The proposed law would set the state income tax rate on Part B taxable income (in general, earned income) at 4.25 percent for 1991 and 4.625 percent for 1992, except for income from unemployment compensation, alimony, Massachusetts bank interest, rental income, pension and annuity income, and IRA-Keogh deductions, which would be taxed at 5 percent.

The proposed law also provides that the fee imposed by any state agency or authority shall be no more than the fee that was in effect on or before June 30, 1988. The state secretary of administration would determine the amount to be charged for any service, registration, regulation, license, fee, permit or other public function, except for the rates of tuition of fees at state colleges and universities or any fees or charges relative to the administration and operation of the state courts. Any increase of decrease in a fee, or the establishment of any new fee, would require the approval of the Legislature. Any increase in a fee would not apply to persons 65 years or older. No state agency or authority could collect any fee which exceeds the administrative costs directly incurred by the state agency or authority produce and process the application for any license or permit. The secretary of administration must report information concerning fees to the Legislature on an annual basis.

The proposed law provides that for tax periods commencing on or after January 1, 1991, language in certain provisions of the Massachusetts general laws relating to taxes shall be the same as it was on August 2, 1989, or the effective date of the proposed law, whichever language yields less tax revenue. The tax provisions affected include sections relating to the surtax on business income, corporate excise taxes, S corporation taxes, taxes on security corporations, taxes on Part A income (in general, unearned income), bank taxes, excise taxes on alcoholic beverages and cigarettes, excise taxes on deeds, estate taxes, payments to the Commonwealth relating to horse and dog racing, payments to the commonwealth relating to boxing and sparring matches, taxes on utility companies, gasoline taxes, taxes on insurance companies, excise taxes on motor vehicles, taxes on urban redevelopment corporations, sales tax, use tax, room occupancy excise tax, property taxes, and taxes on proceeds from raffles and bazaars.

The proposed law also contains a provision that if any sections of the law are held to be invalid, all other sections of the law are to remain in effect.


The proposed law would change the state election laws governing the establishment of political parties and the nomination of candidates.

The proposed law would allow voters to register under a political designation other than "Independent" and in addition to the two political parties previously recognized by law (Republican or Democrat), if at least 50 voters request to be permitted to do so. It would allow any group to qualify as a political party under Massachusetts law if at least 1 percent of the total number of registered voters register to vote using that group's political designation, or if at least 3 percent of the votes cast at the preceding election for any statewide office were cast for a candidate running under that group's political designation.

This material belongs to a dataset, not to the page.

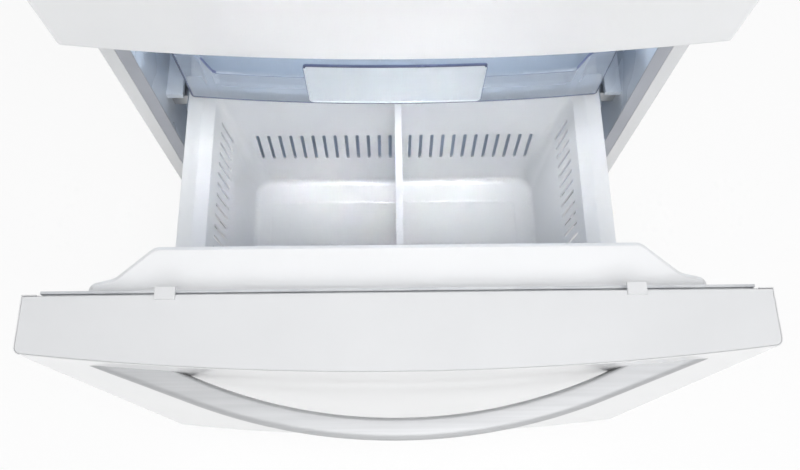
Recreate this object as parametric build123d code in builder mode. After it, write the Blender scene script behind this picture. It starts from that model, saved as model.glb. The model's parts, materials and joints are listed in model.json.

The proposed law would set the minimum number of signatures needed on independent or minor party nomination papers for state office at one-half of 1 percent (4 percent) of the entire vote cast in the previous state election for governor (as compared to 2 percent as of 1989), and would also establish this number of signatures as the upper limit needed for major party candidates. The proposed law would also permit voters to sign the nomination papers of any number of candidates for the same office, would require that all blank forms to be used for nomination papers and initiative and referendum petitions be no more than 8 1/2 inches by 14 inches in size, and would allow signatures to be collected on exact copies of those forms.


This proposed law would regulate the distribution to cities and towns of the Local Aid Fund, which consists of at least 40 of the revenue generated by the state income, sales, and corporate taxes, as well as the balance of the State Lottery Fund.

Subject to appropriation by the Legislature, the state treasurer would distribute the Local Aid Fund to cities and towns on a quarterly basis, and each city or town would receive at least the same amount of local aid it received in the previous fiscal year unless the total Local Aid Fund decreases.

In fiscal year 1992, if there has been any increase over the fiscal year 1989 fund, half of the increase would be distributed in accordance with the distribution formula used for fiscal year 1989, and half would be distributed to each city and town in proportion to its population.

In each year after 1992, if the fund increases, the excess would be distributed through a formula devised by the state secretary of administration and finance, with the advice and consent of the Local Government Advisory Committee. If the fund decreases after 1992, each town or city will have the amount it receives decreased by the same percentage.

This proposed law also requires that the treasurer publish an annual report about the Local Aid Fund, that the state auditor publish an annual audit of the account, and that the secretary of administration and finance issue to each city and town an estimate or funds it will receive from the Local Aid Fund.

Each city or town would be allowed to bring a lawsuit to force distribution of the account, and would be entitled to a late payment fee if distribution is not timely.


This non-binding questions asks whether radio and television broadcast outlets be required to give free and equal time to all certified candidates for public office in the commonwealth.